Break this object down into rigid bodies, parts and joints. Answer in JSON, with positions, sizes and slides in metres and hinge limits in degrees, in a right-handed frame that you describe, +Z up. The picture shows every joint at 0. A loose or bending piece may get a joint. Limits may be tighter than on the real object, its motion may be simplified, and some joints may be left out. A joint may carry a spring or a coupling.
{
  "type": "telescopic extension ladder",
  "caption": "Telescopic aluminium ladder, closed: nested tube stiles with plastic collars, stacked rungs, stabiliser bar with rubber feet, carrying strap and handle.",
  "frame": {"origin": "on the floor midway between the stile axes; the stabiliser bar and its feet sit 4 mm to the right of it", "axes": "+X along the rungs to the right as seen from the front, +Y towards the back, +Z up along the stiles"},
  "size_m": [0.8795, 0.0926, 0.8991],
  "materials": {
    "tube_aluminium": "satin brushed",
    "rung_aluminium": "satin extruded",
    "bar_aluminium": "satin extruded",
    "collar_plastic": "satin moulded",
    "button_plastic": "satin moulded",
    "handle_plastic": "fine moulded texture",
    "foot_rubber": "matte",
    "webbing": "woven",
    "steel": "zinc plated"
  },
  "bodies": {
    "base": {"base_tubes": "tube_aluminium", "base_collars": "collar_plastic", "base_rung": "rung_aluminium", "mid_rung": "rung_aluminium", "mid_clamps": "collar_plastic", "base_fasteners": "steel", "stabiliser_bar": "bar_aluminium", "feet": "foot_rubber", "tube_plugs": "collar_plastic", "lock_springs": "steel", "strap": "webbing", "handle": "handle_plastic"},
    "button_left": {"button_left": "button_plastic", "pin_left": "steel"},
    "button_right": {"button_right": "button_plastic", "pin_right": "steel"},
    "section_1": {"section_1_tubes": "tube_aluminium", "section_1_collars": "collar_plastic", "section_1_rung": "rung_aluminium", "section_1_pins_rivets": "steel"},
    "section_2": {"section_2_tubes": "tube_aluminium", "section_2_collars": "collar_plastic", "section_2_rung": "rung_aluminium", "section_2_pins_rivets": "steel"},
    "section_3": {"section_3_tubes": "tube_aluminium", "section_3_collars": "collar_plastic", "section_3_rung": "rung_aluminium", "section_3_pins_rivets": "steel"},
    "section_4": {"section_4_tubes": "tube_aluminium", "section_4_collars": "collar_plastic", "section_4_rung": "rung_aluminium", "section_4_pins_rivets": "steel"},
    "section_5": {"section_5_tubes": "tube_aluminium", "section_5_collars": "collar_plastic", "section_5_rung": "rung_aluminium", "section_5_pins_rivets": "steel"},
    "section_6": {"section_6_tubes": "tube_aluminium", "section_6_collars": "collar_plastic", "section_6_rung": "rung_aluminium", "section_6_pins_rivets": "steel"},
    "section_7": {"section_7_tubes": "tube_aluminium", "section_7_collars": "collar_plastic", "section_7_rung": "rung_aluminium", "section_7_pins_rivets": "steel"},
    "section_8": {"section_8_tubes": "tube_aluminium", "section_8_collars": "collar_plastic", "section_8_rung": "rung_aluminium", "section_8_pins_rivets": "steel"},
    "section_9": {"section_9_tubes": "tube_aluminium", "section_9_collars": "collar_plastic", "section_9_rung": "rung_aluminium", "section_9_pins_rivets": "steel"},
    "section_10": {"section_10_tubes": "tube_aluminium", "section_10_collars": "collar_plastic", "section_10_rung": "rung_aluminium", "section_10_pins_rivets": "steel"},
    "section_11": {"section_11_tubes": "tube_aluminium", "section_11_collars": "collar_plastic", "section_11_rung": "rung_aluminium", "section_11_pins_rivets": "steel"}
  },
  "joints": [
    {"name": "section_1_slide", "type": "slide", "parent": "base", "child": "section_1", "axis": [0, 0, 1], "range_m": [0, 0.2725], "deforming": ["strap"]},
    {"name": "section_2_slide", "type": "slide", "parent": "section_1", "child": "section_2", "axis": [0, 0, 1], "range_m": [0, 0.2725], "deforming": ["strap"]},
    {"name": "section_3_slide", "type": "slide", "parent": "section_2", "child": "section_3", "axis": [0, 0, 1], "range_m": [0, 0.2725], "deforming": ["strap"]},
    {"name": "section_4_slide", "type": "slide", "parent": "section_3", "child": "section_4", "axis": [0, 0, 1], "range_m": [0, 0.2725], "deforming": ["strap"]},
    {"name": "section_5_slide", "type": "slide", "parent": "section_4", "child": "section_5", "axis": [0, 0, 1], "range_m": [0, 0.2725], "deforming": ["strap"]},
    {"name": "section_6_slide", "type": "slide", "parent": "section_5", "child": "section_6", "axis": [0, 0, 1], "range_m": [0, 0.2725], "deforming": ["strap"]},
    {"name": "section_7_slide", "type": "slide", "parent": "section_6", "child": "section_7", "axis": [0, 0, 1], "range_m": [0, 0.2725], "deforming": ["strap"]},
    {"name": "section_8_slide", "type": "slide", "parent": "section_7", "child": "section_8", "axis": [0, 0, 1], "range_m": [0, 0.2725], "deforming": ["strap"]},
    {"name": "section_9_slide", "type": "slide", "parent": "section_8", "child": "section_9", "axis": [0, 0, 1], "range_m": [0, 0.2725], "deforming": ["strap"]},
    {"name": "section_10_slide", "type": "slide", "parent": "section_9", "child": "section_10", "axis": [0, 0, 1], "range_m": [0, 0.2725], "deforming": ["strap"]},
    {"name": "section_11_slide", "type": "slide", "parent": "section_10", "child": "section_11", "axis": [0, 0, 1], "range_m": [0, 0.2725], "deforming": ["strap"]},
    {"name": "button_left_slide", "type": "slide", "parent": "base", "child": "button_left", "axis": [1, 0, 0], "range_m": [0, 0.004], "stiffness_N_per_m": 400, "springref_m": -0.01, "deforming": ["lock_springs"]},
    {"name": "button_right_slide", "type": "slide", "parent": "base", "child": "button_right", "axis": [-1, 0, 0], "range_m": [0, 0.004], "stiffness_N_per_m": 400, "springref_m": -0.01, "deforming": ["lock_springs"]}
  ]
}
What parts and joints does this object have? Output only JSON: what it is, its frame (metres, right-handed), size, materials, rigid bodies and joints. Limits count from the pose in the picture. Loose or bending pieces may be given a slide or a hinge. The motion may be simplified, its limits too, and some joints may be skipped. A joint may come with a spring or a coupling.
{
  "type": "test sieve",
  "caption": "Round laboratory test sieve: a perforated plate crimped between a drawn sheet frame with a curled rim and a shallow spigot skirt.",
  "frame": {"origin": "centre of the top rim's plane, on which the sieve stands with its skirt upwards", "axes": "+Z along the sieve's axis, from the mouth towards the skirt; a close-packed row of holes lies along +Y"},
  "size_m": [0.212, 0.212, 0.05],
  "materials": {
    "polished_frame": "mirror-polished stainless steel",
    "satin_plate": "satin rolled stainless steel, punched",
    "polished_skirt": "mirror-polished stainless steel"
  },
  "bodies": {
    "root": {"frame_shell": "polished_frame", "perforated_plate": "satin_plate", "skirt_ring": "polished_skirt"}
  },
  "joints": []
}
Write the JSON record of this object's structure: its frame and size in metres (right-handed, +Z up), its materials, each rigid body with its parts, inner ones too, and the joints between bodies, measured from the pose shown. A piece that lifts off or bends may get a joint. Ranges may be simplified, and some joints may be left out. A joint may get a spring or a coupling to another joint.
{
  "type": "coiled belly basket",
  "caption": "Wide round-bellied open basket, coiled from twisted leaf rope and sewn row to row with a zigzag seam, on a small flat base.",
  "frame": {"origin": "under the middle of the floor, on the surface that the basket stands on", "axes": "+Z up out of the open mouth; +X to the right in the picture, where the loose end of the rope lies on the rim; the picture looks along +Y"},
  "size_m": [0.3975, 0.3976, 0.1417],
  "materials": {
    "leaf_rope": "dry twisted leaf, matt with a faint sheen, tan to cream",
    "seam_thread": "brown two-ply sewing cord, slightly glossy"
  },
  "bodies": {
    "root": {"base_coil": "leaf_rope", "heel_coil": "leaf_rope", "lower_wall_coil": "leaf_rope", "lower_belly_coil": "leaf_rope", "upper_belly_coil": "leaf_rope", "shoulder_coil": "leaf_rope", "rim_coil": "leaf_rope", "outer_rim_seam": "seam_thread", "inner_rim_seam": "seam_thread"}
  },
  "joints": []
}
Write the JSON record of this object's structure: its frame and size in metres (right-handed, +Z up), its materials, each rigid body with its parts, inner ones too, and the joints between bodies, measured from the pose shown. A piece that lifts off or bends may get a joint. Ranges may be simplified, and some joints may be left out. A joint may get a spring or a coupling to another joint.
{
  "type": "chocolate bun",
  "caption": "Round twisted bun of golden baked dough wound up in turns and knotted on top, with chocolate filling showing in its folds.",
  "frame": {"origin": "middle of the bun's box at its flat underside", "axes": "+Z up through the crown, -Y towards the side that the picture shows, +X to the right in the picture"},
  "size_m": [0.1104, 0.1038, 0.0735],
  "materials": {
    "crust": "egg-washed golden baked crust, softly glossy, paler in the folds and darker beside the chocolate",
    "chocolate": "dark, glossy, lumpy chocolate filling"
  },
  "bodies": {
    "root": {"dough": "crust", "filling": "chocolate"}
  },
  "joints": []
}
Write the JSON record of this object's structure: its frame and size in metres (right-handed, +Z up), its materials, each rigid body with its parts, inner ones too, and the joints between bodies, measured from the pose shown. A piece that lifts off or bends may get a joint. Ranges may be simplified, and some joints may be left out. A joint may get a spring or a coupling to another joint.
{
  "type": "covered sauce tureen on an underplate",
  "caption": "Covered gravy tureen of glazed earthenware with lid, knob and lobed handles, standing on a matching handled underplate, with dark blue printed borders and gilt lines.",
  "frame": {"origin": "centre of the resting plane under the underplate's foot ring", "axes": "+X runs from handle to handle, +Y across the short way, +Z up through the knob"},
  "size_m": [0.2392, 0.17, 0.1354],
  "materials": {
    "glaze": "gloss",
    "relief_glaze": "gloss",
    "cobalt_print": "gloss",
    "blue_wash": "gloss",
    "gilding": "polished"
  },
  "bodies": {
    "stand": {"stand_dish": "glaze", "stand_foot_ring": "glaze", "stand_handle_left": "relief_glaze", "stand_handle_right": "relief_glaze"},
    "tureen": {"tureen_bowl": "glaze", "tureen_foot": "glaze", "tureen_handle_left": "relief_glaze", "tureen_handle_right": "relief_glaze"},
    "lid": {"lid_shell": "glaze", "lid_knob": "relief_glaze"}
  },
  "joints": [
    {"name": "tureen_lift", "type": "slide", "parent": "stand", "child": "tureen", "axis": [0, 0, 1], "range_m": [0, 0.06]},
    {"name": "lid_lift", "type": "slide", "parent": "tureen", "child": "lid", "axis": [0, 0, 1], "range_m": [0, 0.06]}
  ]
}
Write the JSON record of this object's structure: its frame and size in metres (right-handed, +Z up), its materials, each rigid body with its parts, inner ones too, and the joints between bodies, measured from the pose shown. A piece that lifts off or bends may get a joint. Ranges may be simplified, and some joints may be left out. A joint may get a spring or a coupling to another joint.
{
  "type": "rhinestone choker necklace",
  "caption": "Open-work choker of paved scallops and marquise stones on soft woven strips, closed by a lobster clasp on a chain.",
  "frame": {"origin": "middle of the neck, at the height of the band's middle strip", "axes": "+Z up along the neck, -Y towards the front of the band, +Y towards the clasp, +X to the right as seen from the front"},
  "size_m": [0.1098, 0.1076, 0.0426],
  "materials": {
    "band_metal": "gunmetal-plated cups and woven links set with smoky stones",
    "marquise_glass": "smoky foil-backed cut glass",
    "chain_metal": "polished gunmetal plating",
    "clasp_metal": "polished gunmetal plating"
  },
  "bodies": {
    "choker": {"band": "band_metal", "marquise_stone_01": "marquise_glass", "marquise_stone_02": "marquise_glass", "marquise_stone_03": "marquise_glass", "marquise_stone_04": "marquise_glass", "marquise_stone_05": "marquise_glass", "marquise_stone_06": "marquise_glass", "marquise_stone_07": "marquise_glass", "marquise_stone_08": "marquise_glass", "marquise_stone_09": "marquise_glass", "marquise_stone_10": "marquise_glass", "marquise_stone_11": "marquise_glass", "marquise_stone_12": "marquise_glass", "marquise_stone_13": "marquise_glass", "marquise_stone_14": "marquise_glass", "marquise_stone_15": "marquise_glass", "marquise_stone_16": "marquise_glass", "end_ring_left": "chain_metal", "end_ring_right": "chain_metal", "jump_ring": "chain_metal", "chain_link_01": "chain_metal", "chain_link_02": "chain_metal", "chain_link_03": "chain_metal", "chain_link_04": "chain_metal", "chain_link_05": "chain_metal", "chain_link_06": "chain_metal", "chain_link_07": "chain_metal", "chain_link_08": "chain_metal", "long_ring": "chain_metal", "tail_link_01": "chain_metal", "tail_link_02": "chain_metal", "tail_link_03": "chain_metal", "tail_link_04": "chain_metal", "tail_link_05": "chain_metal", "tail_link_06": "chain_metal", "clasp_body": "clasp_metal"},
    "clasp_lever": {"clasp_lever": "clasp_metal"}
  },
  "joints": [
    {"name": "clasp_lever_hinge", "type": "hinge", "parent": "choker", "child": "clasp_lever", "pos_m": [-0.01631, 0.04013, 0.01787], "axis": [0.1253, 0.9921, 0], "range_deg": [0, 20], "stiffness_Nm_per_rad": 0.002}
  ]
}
• • •
→ **What you will do**
All lines above with "picture" in them should be returned.

→ **Answer to the task**
Break this object down into rigid bodies, parts and joints. Answer in JSON, with positions, sizes and slides in metres and hinge limits in degrees, in a right-handed frame that you describe, +Z up. The picture shows every joint at 0. A loose or bending piece may get a joint. Limits may be tighter than on the real object, its motion may be simplified, and some joints may be left out. A joint may carry a spring or a coupling.
What parts and joints does this object have? Output only JSON: what it is, its frame (metres, right-handed), size, materials, rigid bodies and joints. Limits count from the pose in the picture. Loose or bending pieces may be given a slide or a hinge. The motion may be simplified, its limits too, and some joints may be skipped. A joint may come with a spring or a coupling.
  "frame": {"origin": "under the middle of the floor, on the surface that the basket stands on", "axes": "+Z up out of the open mouth; +X to the right in the picture, where the loose end of the rope lies on the rim; the picture looks along +Y"},
  "frame": {"origin": "middle of the bun's box at its flat underside", "axes": "+Z up through the crown, -Y towards the side that the picture shows, +X to the right in the picture"},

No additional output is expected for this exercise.